Village and parish in Pembrokeshire, Wales

Bletherston (Trefelen) is a small settlement and parish in Pembrokeshire, Wales. It is in the middle of eastern Pembrokeshire, 6 mi north of Narberth and 8 mi northeast of Haverfordwest. The parish includes the village of Penffordd. Together with the parishes of Llys y Fran and New Moat, it constitutes the community of New Moat.

==Name==
The English placename appears to mean Bleddri's farm: Bleddri is a Welsh name.
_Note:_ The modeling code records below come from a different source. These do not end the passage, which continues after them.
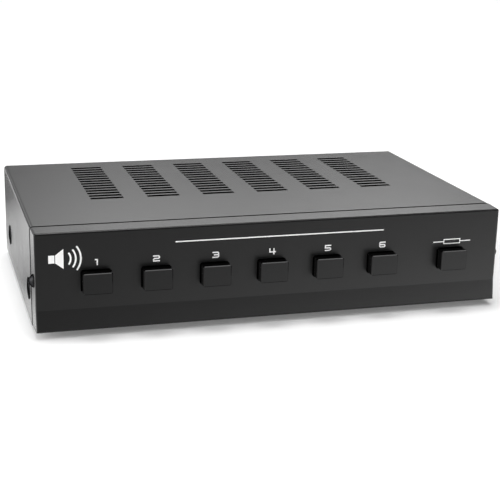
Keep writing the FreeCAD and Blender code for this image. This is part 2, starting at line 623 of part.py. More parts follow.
def contact_clips():
    """28 bent spring strips that press the bare wire and carry the current to the board."""
    tail_y = TERMINAL_BOARD_Y - CLIP_TAIL
    tip_y = CLIP_BEND_Y + CLIP_RUN
    solids = []
    for block_x in BLOCK_X:
        for cell_x, cell_z in cells().values():
            x = block_x + cell_x
            z = BLOCK_Z + cell_z
            outline = [
                (tail_y, z + CLIP_Z),
                (tail_y, z + CLIP_Z + CLIP_T),
                (CLIP_BEND_Y + CLIP_T / 2, z + CLIP_Z + CLIP_T),
                (tip_y + CLIP_T, z + CLIP_TIP_Z),
                (tip_y, z + CLIP_TIP_Z),
                (CLIP_BEND_Y, z + CLIP_Z),
            ]
            solids.append(prism_x(outline, x - CLIP_W / 2, x + CLIP_W / 2))
    return Part.Compound(solids)


# ---------------------------------------------------------------- case screws and feet
def cover_screws():
    """Two screws in each side, through the cover into the chassis lips."""
    solids = []
    for side in (-1, 1):
        for y in COVER_SCREW_Y:
            solids.append(screw((side * CASE_W / 2, y, COVER_SCREW_Z), (side, 0, 0),
                                COVER_HEAD_R, COVER_HEAD_H, SCREW_SHANK_R, 6))
    return Part.Compound(solids)


def bezel_screws():
    """One screw in each side, through the bezel wall into its angle."""
    solids = []
    for side in (-1, 1):
        seat_x = side * bezel_half_width(BEZEL_SCREW_Y + BEZEL_HEAD_R)
        solids.append(screw((seat_x, BEZEL_SCREW_Y, BEZEL_SCREW_Z), (side, 0, 0),
                            BEZEL_HEAD_R, BEZEL_HEAD_H, SCREW_SHANK_R, 8))
    return Part.Compound(solids)


def rubber_feet():
    """Four square tapered feet, glued under the floor."""
    outlines = []
    for z, half in ((0, FOOT_SIDE / 2 - FOOT_TAPER), (FOOT_H, FOOT_SIDE / 2)):
        corners = [FreeCAD.Vector(x * half, y * half, z) for x, y in ((-1, -1), (1, -1), (1, 1), (-1, 1))]
        outlines.append(Part.makePolygon(corners + corners[:1]))
    foot = Part.makeLoft(outlines, True, True)
    return copies(foot, [(x, y, 0) for x, y in FOOT_XY])


# ---------------------------------------------------------------- every node of the model
def all_nodes():
    """Each node's name and its shape."""
    nodes = {
        "top_cover": top_cover(),
        "base_pan": base_pan(),
        "bezel_angles": bezel_angles(),
        "front_bezel": front_bezel(),
        "switch_board": switch_board(),
        "switch_bodies": switch_bodies(),
        "board_brackets": board_brackets(),
        "protection_resistors": protection_resistors(),
        "terminal_board": terminal_board(),
        "terminal_blocks": terminal_blocks(),
        "contact_clips": contact_clips(),
        "cable_sockets": cable_sockets(),
        "ribbon_cables": ribbon_cables(),
        "cover_screws": cover_screws(),
        "bezel_screws": bezel_screws(),
        "rubber_feet": rubber_feet(),
    }
    for name, x in zip(BUTTON_NAMES, BUTTON_X):
        nodes["button_cap_" + name] = button_cap(x)
        nodes["switch_plunger_" + name] = switch_plunger(x)
    for name, x in zip(BLOCK_NAMES, BLOCK_X):
        for cell, (cell_x, cell_z) in cells().items():
            nodes[f"lever_{name}_{cell}"] = terminal_lever(x + cell_x, BLOCK_Z + cell_z)
    return nodes


NODES = all_nodes()
os.makedirs("parts", exist_ok=True)
for node, shape in NODES.items():
    assert shape.isValid(), node
    shape.exportStep(f"parts/{node}.step")
print(len(NODES), "nodes,", sum(len(shape.Solids) for shape in NODES.values()), "solids")
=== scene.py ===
import math

import bmesh
import bpy
from mathutils import Matrix, Vector


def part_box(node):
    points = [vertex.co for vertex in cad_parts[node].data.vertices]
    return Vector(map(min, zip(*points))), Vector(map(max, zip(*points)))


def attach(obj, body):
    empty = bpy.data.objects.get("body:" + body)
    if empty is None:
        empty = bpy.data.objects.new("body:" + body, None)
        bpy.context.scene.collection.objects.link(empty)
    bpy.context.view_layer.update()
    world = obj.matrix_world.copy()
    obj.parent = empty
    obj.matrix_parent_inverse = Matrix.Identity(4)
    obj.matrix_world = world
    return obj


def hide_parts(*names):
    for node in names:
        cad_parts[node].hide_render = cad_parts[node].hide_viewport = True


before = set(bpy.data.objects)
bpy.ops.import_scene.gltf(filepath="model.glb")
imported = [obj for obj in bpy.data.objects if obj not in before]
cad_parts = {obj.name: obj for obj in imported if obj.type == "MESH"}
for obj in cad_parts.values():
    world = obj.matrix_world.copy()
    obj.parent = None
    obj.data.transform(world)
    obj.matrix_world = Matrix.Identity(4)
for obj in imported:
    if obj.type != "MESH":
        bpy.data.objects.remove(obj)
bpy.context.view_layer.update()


# ---------------------------------------------------------------- camera
# The selector is seen from the front left and a little above, with a long lens, so that the front
# panel is nearly square to the view and the slotted top runs away to the right.
CAMERA_PLACE = (-0.18787, -0.65857, 0.22014)
CAMERA_TURN = math.radians(-16.542)      # towards the right
CAMERA_DIP = math.radians(16.504)        # below the horizon
CAMERA_ROLL = math.radians(1.354)

camera = bpy.data.objects.new("camera", bpy.data.cameras.new("camera"))
camera.data.lens = 85.47
camera.data.sensor_width = 36.0
camera.data.clip_start = 0.05
camera.matrix_world = (
    Matrix.Translation(CAMERA_PLACE)
    @ Matrix.Rotation(CAMERA_TURN, 4, "Z")
    @ Matrix.Rotation(math.pi / 2 - CAMERA_DIP, 4, "X")
    @ Matrix.Rotation(CAMERA_ROLL, 4, "Z")
)
bpy.context.scene.collection.objects.link(camera)
bpy.context.scene.camera = camera


# ---------------------------------------------------------------- chassis tray
# Folded steel sheet, one millimetre thick, which carries every other piece. It is powder coated
# black before assembly, so its surface has the fine pebble of baked powder.
MM = 0.001
MOTTLES_PER_METRE = 38.0
GLOSS_PATCHES_PER_METRE = 95.0


def feed(tree, value, socket):
    """Sets a socket to a plain value, or links it where the value is another node's socket."""
    if isinstance(value, bpy.types.NodeSocket):
        tree.links.new(value, socket)
    else:
        socket.default_value = value


def math_node(tree, operation, *values):
    """The result of one Math node, fed by sockets or plain numbers."""
    node = tree.nodes.new("ShaderNodeMath")
    node.operation = operation
    for value, socket in zip(values, node.inputs):
        feed(tree, value, socket)
    return node.outputs[0]


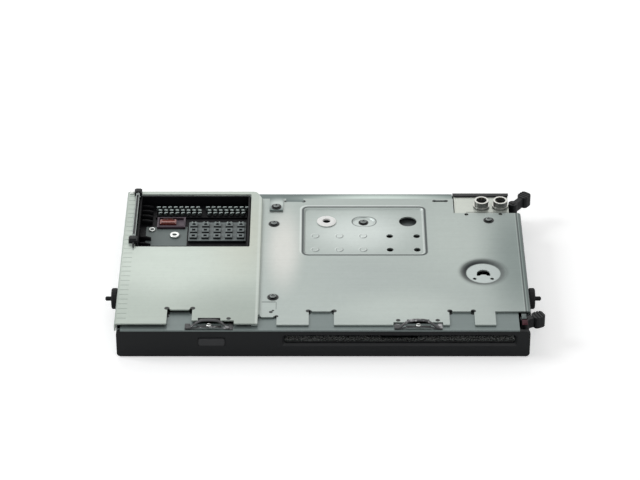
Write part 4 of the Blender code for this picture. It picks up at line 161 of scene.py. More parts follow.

The Welsh placename Trefelen means "yellow farm".

==Parish history==
The church of St Mary, in the centre of the village, is a grade II* listed building, parts of which may be 12th century, but have been added to or altered since.

The parish, which was noted on a map of 1583, is in the north-west portion of the hundred of Dungleddy which George Owen in 1602 placed south of the Pembrokeshire language frontier. However, as part of the church lands to the north of the Afon Syfynwy, Owen said it was bilingual, and in modern times it has been predominantly Welsh-speaking. The percentage of Welsh language speakers was 97 (1891): 85 (1931): 50 (1971).

The parish had an area of 970 Ha.

According to Lewis's Topographical dictionary of 1844, the population was 371. Its census populations were: 235 (1801): 320 (1851): 235 (1901): 132 (1951): 84 (1981).